» **Scripts that build objects**:
--

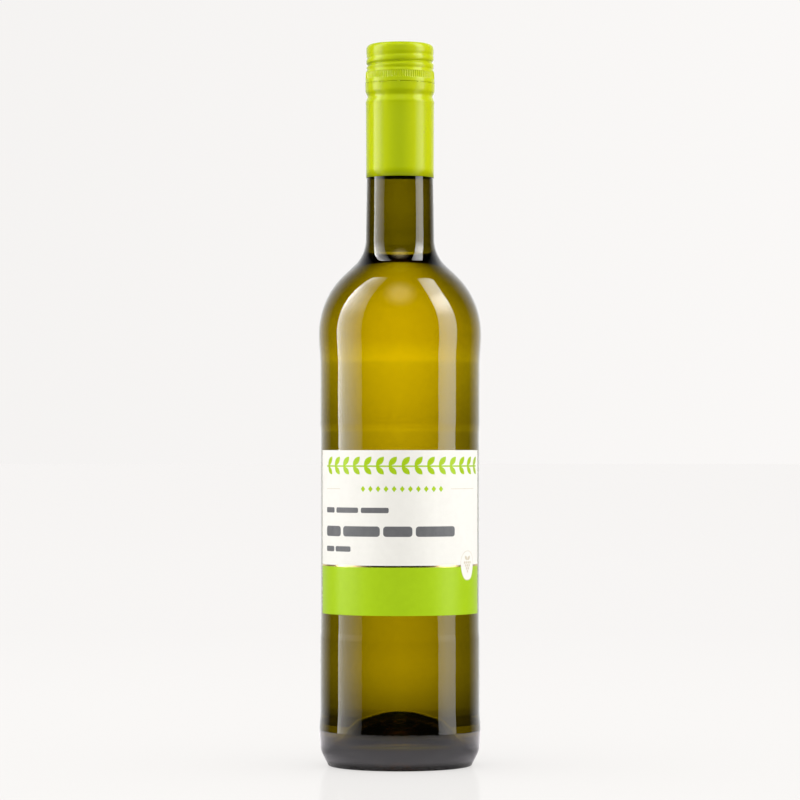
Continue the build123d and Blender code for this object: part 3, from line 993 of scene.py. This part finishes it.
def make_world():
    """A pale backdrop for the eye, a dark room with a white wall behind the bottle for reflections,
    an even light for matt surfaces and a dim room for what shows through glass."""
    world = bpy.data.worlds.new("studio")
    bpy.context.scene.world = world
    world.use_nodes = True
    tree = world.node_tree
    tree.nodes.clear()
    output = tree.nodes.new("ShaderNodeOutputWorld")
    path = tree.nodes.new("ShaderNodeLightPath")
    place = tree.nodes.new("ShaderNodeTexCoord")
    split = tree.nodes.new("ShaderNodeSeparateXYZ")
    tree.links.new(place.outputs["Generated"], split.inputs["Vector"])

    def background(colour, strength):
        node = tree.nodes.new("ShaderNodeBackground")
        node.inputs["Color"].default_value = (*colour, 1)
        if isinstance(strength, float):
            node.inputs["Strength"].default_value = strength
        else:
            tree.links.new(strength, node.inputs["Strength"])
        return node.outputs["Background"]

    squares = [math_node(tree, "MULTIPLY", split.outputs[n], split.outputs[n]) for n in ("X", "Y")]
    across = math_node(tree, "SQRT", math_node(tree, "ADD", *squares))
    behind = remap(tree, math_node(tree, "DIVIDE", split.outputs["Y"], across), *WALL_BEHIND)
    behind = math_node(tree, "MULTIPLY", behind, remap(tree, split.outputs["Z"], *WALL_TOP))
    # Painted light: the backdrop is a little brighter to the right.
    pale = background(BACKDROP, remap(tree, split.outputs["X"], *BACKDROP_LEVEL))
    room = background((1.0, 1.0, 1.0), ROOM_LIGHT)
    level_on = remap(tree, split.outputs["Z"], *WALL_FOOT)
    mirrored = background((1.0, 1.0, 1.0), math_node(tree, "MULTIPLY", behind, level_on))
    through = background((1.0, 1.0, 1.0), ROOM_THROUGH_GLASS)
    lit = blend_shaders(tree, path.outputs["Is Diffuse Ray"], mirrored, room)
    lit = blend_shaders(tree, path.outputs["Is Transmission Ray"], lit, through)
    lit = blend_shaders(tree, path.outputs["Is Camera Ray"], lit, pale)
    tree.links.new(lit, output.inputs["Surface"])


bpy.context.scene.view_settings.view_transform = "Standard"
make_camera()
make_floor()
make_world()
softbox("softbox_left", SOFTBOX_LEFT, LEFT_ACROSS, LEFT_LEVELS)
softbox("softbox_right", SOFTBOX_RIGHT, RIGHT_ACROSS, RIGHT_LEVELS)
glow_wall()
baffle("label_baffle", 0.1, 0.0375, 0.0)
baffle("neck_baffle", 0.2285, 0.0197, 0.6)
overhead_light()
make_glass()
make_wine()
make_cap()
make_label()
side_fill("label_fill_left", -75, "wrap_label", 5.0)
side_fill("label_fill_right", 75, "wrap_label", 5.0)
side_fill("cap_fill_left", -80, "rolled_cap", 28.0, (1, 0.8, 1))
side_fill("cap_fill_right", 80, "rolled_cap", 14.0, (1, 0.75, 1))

--

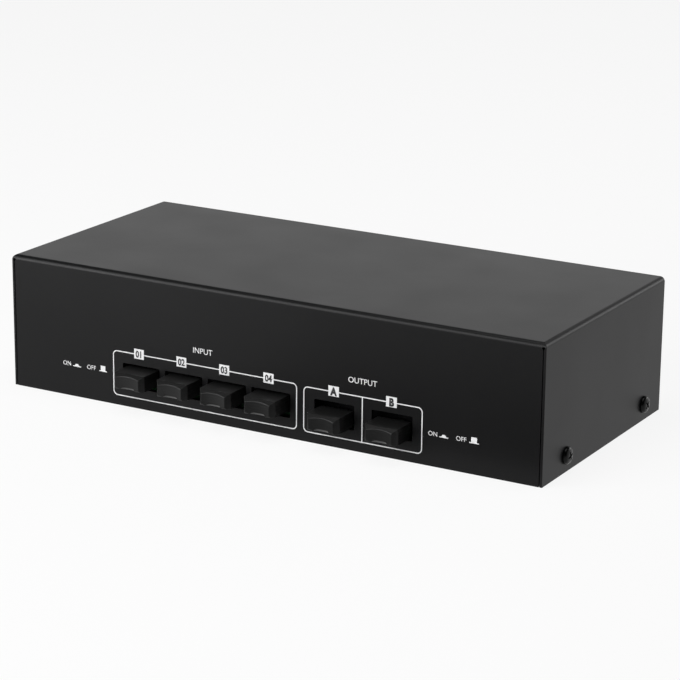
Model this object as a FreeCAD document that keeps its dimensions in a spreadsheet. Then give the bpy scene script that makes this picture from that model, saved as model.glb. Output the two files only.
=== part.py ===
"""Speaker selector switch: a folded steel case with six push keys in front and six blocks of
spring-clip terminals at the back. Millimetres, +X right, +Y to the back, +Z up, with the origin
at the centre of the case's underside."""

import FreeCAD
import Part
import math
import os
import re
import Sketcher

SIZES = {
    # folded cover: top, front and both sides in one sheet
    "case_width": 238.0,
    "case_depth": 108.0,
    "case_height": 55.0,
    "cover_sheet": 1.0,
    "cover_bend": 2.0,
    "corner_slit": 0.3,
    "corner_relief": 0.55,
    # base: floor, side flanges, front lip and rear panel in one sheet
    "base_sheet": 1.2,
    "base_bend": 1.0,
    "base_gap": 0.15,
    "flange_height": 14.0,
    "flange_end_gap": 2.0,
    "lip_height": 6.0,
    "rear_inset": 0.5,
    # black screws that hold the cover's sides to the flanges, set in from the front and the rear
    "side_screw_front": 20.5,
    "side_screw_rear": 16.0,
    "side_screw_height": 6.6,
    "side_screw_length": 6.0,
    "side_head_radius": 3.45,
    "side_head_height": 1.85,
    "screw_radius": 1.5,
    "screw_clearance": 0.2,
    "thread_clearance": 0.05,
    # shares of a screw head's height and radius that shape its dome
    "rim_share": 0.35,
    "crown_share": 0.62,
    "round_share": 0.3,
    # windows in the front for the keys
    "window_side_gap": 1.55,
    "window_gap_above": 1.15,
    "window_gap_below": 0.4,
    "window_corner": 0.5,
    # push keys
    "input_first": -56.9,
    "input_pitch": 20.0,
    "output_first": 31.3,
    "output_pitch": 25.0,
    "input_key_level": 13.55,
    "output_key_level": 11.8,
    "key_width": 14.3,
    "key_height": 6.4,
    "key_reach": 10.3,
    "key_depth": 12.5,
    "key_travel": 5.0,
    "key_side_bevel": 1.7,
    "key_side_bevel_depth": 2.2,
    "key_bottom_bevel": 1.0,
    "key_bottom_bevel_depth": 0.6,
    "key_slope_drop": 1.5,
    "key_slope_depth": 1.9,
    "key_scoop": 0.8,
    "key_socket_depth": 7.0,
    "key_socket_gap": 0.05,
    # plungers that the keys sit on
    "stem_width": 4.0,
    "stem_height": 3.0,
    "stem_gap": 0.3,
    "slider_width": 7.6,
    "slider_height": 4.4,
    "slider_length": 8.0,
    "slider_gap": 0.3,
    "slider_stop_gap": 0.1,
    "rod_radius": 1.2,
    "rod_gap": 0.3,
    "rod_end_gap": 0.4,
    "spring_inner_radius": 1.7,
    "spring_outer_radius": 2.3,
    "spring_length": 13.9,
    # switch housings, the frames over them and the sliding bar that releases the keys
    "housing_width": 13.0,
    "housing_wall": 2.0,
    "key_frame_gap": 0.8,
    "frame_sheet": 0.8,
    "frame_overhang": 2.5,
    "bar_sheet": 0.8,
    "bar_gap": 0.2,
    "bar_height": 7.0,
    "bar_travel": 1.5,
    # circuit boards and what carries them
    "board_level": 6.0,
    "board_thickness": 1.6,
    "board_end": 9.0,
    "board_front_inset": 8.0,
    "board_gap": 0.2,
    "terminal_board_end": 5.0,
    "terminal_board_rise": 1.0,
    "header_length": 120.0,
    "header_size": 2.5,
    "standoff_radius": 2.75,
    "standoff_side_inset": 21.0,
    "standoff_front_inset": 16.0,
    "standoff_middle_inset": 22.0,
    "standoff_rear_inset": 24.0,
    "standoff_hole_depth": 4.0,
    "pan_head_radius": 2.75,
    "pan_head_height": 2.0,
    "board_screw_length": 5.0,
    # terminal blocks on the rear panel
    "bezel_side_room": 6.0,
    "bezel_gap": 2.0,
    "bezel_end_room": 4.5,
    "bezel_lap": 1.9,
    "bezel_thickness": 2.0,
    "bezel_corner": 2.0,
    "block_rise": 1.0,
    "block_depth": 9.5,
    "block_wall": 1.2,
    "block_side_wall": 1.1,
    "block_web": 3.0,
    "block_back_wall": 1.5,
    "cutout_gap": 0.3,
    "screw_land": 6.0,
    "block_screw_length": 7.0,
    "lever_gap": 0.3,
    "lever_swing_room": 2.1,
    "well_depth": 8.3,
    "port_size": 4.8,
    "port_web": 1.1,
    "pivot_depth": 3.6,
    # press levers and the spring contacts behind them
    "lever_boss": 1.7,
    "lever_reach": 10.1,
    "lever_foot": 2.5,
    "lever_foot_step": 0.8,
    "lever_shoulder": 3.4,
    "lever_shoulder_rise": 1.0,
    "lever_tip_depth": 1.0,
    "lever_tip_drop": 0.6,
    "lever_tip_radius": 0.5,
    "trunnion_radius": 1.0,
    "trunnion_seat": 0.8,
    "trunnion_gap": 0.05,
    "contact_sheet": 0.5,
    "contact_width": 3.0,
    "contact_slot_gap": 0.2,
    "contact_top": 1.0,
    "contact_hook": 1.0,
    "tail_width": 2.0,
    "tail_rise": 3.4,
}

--

» **THE REQUEST**: Return exactly, and only, the lines from the one containing "Model this object" down to the one containing "import Sketcher", with both of those lines included.

» **COMPLETED TASK**:
Model this object as a FreeCAD document that keeps its dimensions in a spreadsheet. Then give the bpy scene script that makes this picture from that model, saved as model.glb. Output the two files only.
=== part.py ===
"""Speaker selector switch: a folded steel case with six push keys in front and six blocks of
spring-clip terminals at the back. Millimetres, +X right, +Y to the back, +Z up, with the origin
at the centre of the case's underside."""

import FreeCAD
import Part
import math
import os
import re
import Sketcher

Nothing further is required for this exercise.